Quote exactly and only this range of lines in the data below: the line that holds "base_board();" to the line that holds "import mathutils", both included.
** BEGIN GIVEN DATA **
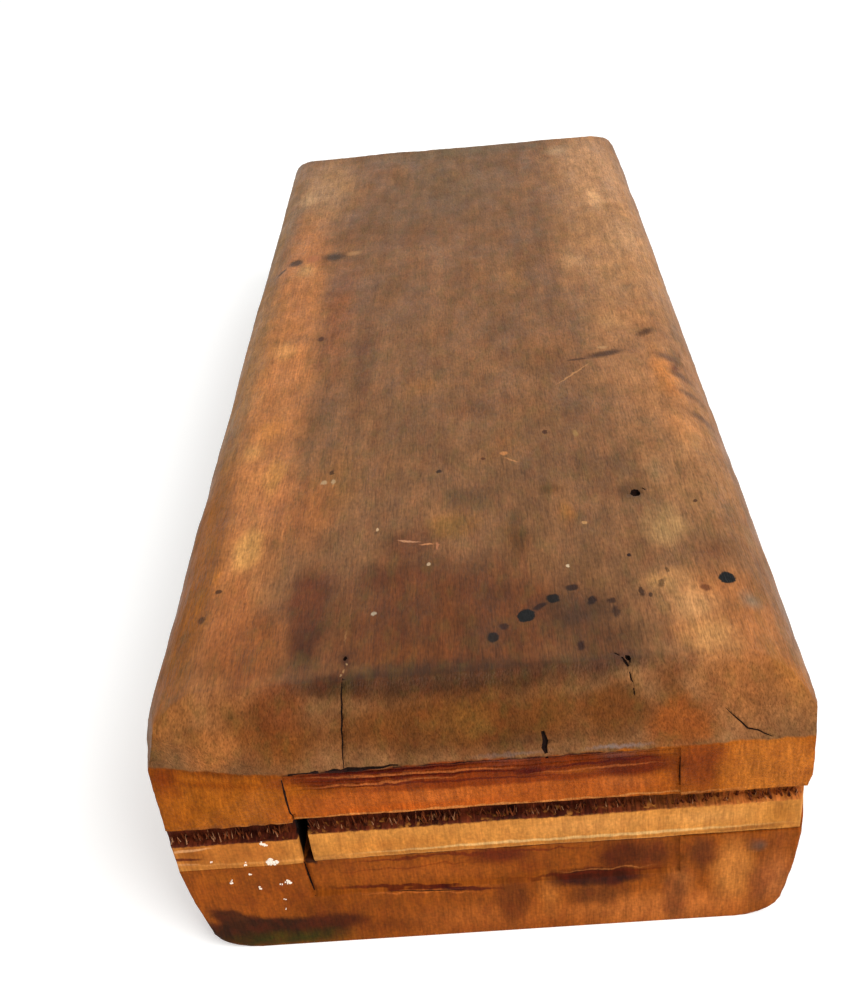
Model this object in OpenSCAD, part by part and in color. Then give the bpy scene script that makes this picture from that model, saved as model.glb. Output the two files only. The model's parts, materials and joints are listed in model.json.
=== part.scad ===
// Sleeve ironing board: a pressing board carried over a base board by a two-piece spacer, all
// nailed together at one end, so that a sleeve slips over the free end into the gap.
// Origin: middle of the footprint, on the surface that it stands on. +Z is up, the joined end
// faces -Y, and +X is to the right as seen from that end. All sizes are in millimetres.

/* [Boards] */
// Width of both boards
board_w = 150; // [110:1:200]
// Length of both boards, along the left side
board_l = 375; // [260:1:600]
// Thickness of the pressing board
top_t = 27; // [22:0.5:40]
// Thickness of the base board
base_t = 29.5; // [24:0.5:45]
// How much shorter the right side is than the left, because the free end is sawn askew
far_skew = 9; // [0:0.5:12]

/* [Worn edges] */
// Width of the bevel along the long sides of the pressing board
side_bevel_w = 13; // [6:0.5:20]
// Width of the bevel across the pressing board's joined end
end_bevel_w = 15; // [6:0.5:24]
// Width of the bevel across the pressing board's free end
far_bevel_w = 10.5; // [6:0.5:24]
// Height of all the bevels of the pressing board
bevel_h = 12; // [5:0.5:16]
// How far the side bevels bulge past a flat cut
side_bow = 2.6; // [0:0.1:3.5]
// How far the bevel across the joined end bulges
end_bow = 1.2; // [0:0.1:3]
// How far the bevel across the free end bulges
far_bow = 2.2; // [0:0.1:3]
// Radius under the long sides of the pressing board
under_r = 2.5; // [1:0.5:5]
// Width of the rounding under the long sides of the base board
foot_round_w = 10; // [3:0.5:16]
// Height of the rounding under the long sides of the base board
foot_round_h = 8; // [3:0.5:20]
// Length over which each corner is eased in, seen from above
ease_l = 24; // [10:1:40]
// Easing of the pressing board's near left corner
top_near_left = 5; // [1:0.5:8]
// Easing of the pressing board's near right corner
top_near_right = 3; // [1:0.5:8]
// Easing of the base board's near corners, at its top
base_near = 4; // [1:0.5:8]
// How much further in the base board's near corners are at the floor
base_lean = 3; // [0:0.5:8]
// How far the leaning faces of the base board's near corners are turned, in degrees
base_turn = 25; // [15:1:40]
// Easing of the spacer's near corners
spacer_near = 4; // [1:0.5:8]
// Easing of the far left corners of both boards
far_left = 2; // [1:0.5:8]
// Easing of the far right corners of both boards
far_right = 1.5; // [1:0.5:8]

/* [Spacer] */
// Thickness of the spacer, which is the height of the sleeve gap
spacer_t = 14; // [8:0.5:40]
// Length of the spacer from the joined end
spacer_l = 95; // [85:1:140]
// Gap between the narrow and the wide piece
slot_w = 2.5; // [1:0.1:5]
// Height of the torn upper edge on the spacer's front
torn_h = 4; // [1:0.5:5]
// Depth of the torn upper edge
torn_d = 3; // [0.5:0.25:4]

/* [Housing] */
// Distance of the housing's left wall from the middle
housing_left = 41.5; // [30:0.5:50]
// Distance of the housing's right wall from the middle
housing_right = 44; // [30:0.5:55]
// Depth of the housing cut into both end faces
housing_d = 0.75; // [0.25:0.25:3]
// Height of the housing in the base board, down from its top
housing_base_h = 12; // [6:0.5:18]
// Thickness of the lip left above the housing in the pressing board
housing_lip = 1; // [0.5:0.25:3]

/* [Nails] */
// Shank diameter of all the nails
nail_d = 2.6; // [2:0.1:4]
// Head diameter of all the nails
nail_head_d = 3.6; // [3:0.1:6]
// Thickness of a nail's head
nail_head_t = 1.2; // [0.8:0.1:2]
// Length of a nail's point
nail_point_l = 4; // [2:0.5:6]
// How far the heads are punched below the surface
nail_set = 1.5; // [0.5:0.25:3]
// Clearance between a nail and its hole, on the radius
nail_fit = 0.05; // [0.02:0.01:0.15]
// Wood left under the points of the nails driven down through the pressing board
top_nail_cover = 9; // [4:1:18]
// Wood left over the points of the nails driven up through the base board
base_nail_cover = 3.5; // [2:0.5:6]
// Left nail in the pressing board: distance right of the slot
left_nail_in = 12; // [8:1:20]
// Left nail in the pressing board: distance behind the end bevel
left_nail_row = 7.5; // [3:0.5:12]
// Right nail in the pressing board: distance in from the right side
right_nail_in = 40; // [34:1:46]
// Right nail in the pressing board: distance behind the end bevel
right_nail_row = 0.5; // [0:0.5:10]
// Far nail in the pressing board: distance in from the right side
far_nail_in = 30; // [24:1:40]
// Far nail in the pressing board: distance from the spacer's far edge
far_nail_row = 18; // [14:1:24]
// Hidden nails in the wide spacer: distance in from the slot and from the right side
base_nail_in = 16; // [12:1:22]
// Hidden nails in the base board: distance of the near row from the joined end
base_nail_near = 45; // [40:1:55]
// Hidden nails in the base board: distance of the far row from the spacer's far edge
base_nail_far = 8; // [5:1:12]

/* [Hidden] */

curve_steps = 8;      // straight pieces in each eased corner and bevel
round_sides = 48;     // sides of nails and their holes
over = 1;             // how far a cutter runs past what it cuts

near_y = -board_l / 2;
spacer_z = base_t;
top_z = base_t + spacer_t;
total_h = top_z + top_t;
slot_left = -housing_left;              // the slot carries on the line of the housing's left wall
slot_right = slot_left + slot_w;
spacer_far_y = near_y + spacer_l;
skew_angle = -atan(far_skew / board_w);

// Where the nails stand: x, and the distance from the joined end
TOP_NAILS = [[slot_right + left_nail_in, end_bevel_w + left_nail_row],
             [board_w / 2 - right_nail_in, end_bevel_w + right_nail_row],
             [board_w / 2 - far_nail_in, spacer_l - far_nail_row]];
BASE_ROWS = [base_nail_near, spacer_l - base_nail_far];
NARROW_NAILS = [for (row = BASE_ROWS) [(slot_left - board_w / 2) / 2, row]];
WIDE_NAILS = [for (x = [slot_right + base_nail_in, board_w / 2 - base_nail_in])
              for (row = BASE_ROWS) [x, row]];
top_nail_l = total_h - nail_set - top_nail_cover;
base_nail_l = top_z - nail_set - base_nail_cover;

// Y of the free end's face at a given x
function far_y(x) = board_l / 2 - far_skew * (x + board_w / 2) / board_w;

// One corner seen from above, as [distance in from the side, distance in from the end]
function eased(inset) =
    [for (i = [0:curve_steps]) let (t = i / curve_steps) [inset * pow(1 - t, 2), ease_l * t]];
function reversed(list) = [for (i = [len(list) - 1:-1:0]) list[i]];

// Outline of a board, with the easing of its near left, near right, far right, far left corners
function outline(near_l, near_r, far_r, far_l) = concat(
    [for (p = eased(near_r)) [board_w / 2 - p.x, near_y + p.y]],
    [for (p = reversed(eased(far_r))) [board_w / 2 - p.x, far_y(board_w / 2 - p.x) - p.y]],
    [for (p = eased(far_l)) [-board_w / 2 + p.x, far_y(-board_w / 2 + p.x) - p.y]],
    [for (p = reversed(eased(near_l))) [-board_w / 2 + p.x, near_y + p.y]]);

// Section of what a bevel takes away: x in from the face, y down from the top
function bevel_section(w, bulge) = concat(
    [for (i = [0:curve_steps])
        let (t = i / curve_steps, bow = bulge * sin(180 * t))
        [w * t - bow * bevel_h / norm([w, bevel_h]), bevel_h * (t - 1) + bow * w / norm([w, bevel_h])]],
    [[w, over], [-2 * over, over], [-2 * over, -bevel_h]]);

// A cutter along +Y for the edge at x = 0, the board lying on its +X side
module edge_cutter(section, length) {
    rotate([90, 0, 0]) translate([0, 0, -length]) linear_extrude(length) polygon(section);
}

// Cutter for the rounding under a long side of the base board
module foot_cutter(length) {
    section = concat(
        [for (i = [0:curve_steps]) let (a = 90 * i / curve_steps)
            [foot_round_w * (1 - cos(a)), foot_round_h * (1 - sin(a))]],
        [[foot_round_w, -over], [-over, -over], [-over, foot_round_h]]);
    edge_cutter(section, length);
}

// Cutter for the near left corner of the base board, which leans in towards the floor, and for the
// rounding under it
module corner_cutter() {
    run = 3 * ease_l;
    translate([-board_w / 2 + base_near, near_y, base_t])
        rotate([0, 0, base_turn]) rotate([0, -atan(base_lean * cos(base_turn) / base_t), 0])
            translate([-run, -run, -2 * base_t]) cube([run, 2 * run, 3 * base_t]);
    translate([-board_w / 2 + base_near + base_lean, near_y, 0])
        rotate([0, 0, base_turn]) translate([0, -ease_l, 0]) foot_cutter(run);
}

// Cutter for the small radius under a long side of the pressing board
module under_cutter(length) {
    difference() {
        translate([-over, 0, -over]) cube([under_r + over, length, under_r + over]);
        translate([under_r, -over, under_r])
            rotate([-90, 0, 0]) cylinder(r = under_r, h = length + 2 * over, $fn = round_sides);
    }
}

// Places a cutter's copy along both long sides
module both_sides() {
    for (side = [0, 1]) mirror([side, 0, 0])
        translate([-board_w / 2, near_y - over, 0]) children();
}

// A nail standing on its point at z = 0, or its hole, which is wider by the fit
module nail(length, fit = 0) {
    r = nail_d / 2 + fit;
    cylinder(r1 = 0.2 + fit, r2 = r, h = nail_point_l, $fn = round_sides);
    translate([0, 0, nail_point_l])
        cylinder(r = r, h = length - nail_point_l - nail_head_t, $fn = round_sides);
    translate([0, 0, length - nail_head_t - fit])
        cylinder(r = nail_head_d / 2 + fit, h = nail_head_t + fit, $fn = round_sides);
}

// A nail's hole, open from its head to the surface
module nail_hole(length) {
    nail(length, nail_fit);
    translate([0, 0, length - over / 2])
        cylinder(r = nail_head_d / 2 + nail_fit, h = nail_set + over, $fn = round_sides);
}

module at_top_nails() {
    for (p = TOP_NAILS) translate([p.x, near_y + p.y, total_h - nail_set - top_nail_l]) children();
}

module at_base_nails(places) {
    for (p = places) translate([p.x, near_y + p.y, nail_set + base_nail_l]) mirror([0, 0, 1]) children();
}

module base_board() {
    color("sienna") difference() {
        linear_extrude(base_t) polygon(outline(base_near, base_near, far_right, far_left));
        both_sides() foot_cutter(board_l + 2 * over);
        for (side = [0, 1]) mirror([side, 0, 0]) corner_cutter();
        translate([-housing_left, near_y - over, base_t - housing_base_h])
            cube([housing_left + housing_right, housing_d + over, housing_base_h + over]);
        at_top_nails() nail_hole(top_nail_l);
        at_base_nails(concat(NARROW_NAILS, WIDE_NAILS)) nail_hole(base_nail_l);
    }
}

// The spacer layer between two x values, with its torn upper edge at the joined end
module spacer_piece(x0, x1) {
    intersection() {
        translate([0, 0, spacer_z]) linear_extrude(spacer_t)
            polygon(outline(spacer_near, spacer_near, far_right, far_left));
        difference() {
            translate([x0, near_y - over, spacer_z]) cube([x1 - x0, spacer_l + over, spacer_t]);
            translate([x0 - over, near_y - 2 * over, top_z - torn_h])
                cube([x1 - x0 + 2 * over, torn_d + 2 * over, torn_h + over]);
        }
    }
}

module spacer_narrow() {
    color("peru") difference() {
        spacer_piece(-board_w / 2 - over, slot_left);
        at_base_nails(NARROW_NAILS) nail_hole(base_nail_l);
    }
}

module spacer_wide() {
    color("peru") difference() {
        spacer_piece(slot_right, board_w / 2 + over);
        at_base_nails(WIDE_NAILS) nail_hole(base_nail_l);
        at_top_nails() nail_hole(top_nail_l);
    }
}

module top_board() {
    color("saddlebrown") difference() {
        translate([0, 0, top_z]) linear_extrude(top_t)
            polygon(outline(top_near_left, top_near_right, far_right, far_left));
        translate([0, 0, total_h]) both_sides()
            edge_cutter(bevel_section(side_bevel_w, side_bow), board_l + 2 * over);
        translate([board_w, near_y, total_h]) rotate([0, 0, 90])
            edge_cutter(bevel_section(end_bevel_w, end_bow), 2 * board_w);
        translate([-board_w / 2, board_l / 2, total_h]) rotate([0, 0, skew_angle - 90])
            translate([0, -board_w / 2, 0])
                edge_cutter(bevel_section(far_bevel_w, far_bow), 2 * board_w);
        translate([0, 0, top_z]) both_sides() under_cutter(board_l + 2 * over);
        translate([-housing_left, near_y - over, top_z - over])
            cube([housing_left + housing_right, housing_d + over,
                  top_t - bevel_h - housing_lip + over]);
        at_top_nails() nail_hole(top_nail_l);
    }
}

module top_nails() { color("dimgray") at_top_nails() nail(top_nail_l); }
module narrow_spacer_nails() { color("dimgray") at_base_nails(NARROW_NAILS) nail(base_nail_l); }
module wide_spacer_nails() { color("dimgray") at_base_nails(WIDE_NAILS) nail(base_nail_l); }

base_board();
spacer_narrow();
spacer_wide();
top_board();
top_nails();
narrow_spacer_nails();
wide_spacer_nails();
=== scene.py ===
"""The looks of an old sleeve ironing board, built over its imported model.

A worn pressing board lies over a base plank, with a two-piece spacer between them at the joined
end. Lengths in the lists below are millimetres: x to the right of the middle, y from the joined
end towards the free end, z up from the floor.
"""

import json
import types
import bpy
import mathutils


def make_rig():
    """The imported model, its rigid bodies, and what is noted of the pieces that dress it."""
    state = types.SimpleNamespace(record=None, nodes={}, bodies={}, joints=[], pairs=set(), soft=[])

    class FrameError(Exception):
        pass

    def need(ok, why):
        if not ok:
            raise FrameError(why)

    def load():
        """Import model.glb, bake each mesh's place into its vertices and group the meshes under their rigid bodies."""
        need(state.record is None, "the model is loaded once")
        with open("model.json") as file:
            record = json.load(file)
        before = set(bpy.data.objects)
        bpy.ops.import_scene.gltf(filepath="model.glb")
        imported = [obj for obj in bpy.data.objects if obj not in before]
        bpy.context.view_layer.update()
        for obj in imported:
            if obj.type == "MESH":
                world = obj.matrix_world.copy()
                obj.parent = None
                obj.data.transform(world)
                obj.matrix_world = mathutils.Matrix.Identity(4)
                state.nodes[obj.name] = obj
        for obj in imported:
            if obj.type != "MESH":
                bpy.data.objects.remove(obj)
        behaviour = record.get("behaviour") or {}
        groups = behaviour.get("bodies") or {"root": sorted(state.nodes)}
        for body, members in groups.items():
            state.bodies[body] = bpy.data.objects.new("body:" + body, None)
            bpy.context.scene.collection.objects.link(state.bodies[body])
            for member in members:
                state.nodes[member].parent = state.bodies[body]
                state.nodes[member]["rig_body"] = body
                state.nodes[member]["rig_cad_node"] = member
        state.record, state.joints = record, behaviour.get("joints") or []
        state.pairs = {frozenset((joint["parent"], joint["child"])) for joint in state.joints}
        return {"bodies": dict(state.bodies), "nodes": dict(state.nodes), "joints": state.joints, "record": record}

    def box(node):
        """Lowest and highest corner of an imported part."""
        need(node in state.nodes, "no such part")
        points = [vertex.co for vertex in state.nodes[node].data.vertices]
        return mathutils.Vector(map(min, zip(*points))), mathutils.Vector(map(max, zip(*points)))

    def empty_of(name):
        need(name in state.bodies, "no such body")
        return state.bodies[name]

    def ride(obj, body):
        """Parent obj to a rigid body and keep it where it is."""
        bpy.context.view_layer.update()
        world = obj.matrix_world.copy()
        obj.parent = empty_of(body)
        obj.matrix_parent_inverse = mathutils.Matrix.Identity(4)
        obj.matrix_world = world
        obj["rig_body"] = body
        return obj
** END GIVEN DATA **
TASK RESPONSE »
base_board();
spacer_narrow();
spacer_wide();
top_board();
top_nails();
narrow_spacer_nails();
wide_spacer_nails();
=== scene.py ===
"""The looks of an old sleeve ironing board, built over its imported model.

A worn pressing board lies over a base plank, with a two-piece spacer between them at the joined
end. Lengths in the lists below are millimetres: x to the right of the middle, y from the joined
end towards the free end, z up from the floor.
"""

import json
import types
import bpy
import mathutils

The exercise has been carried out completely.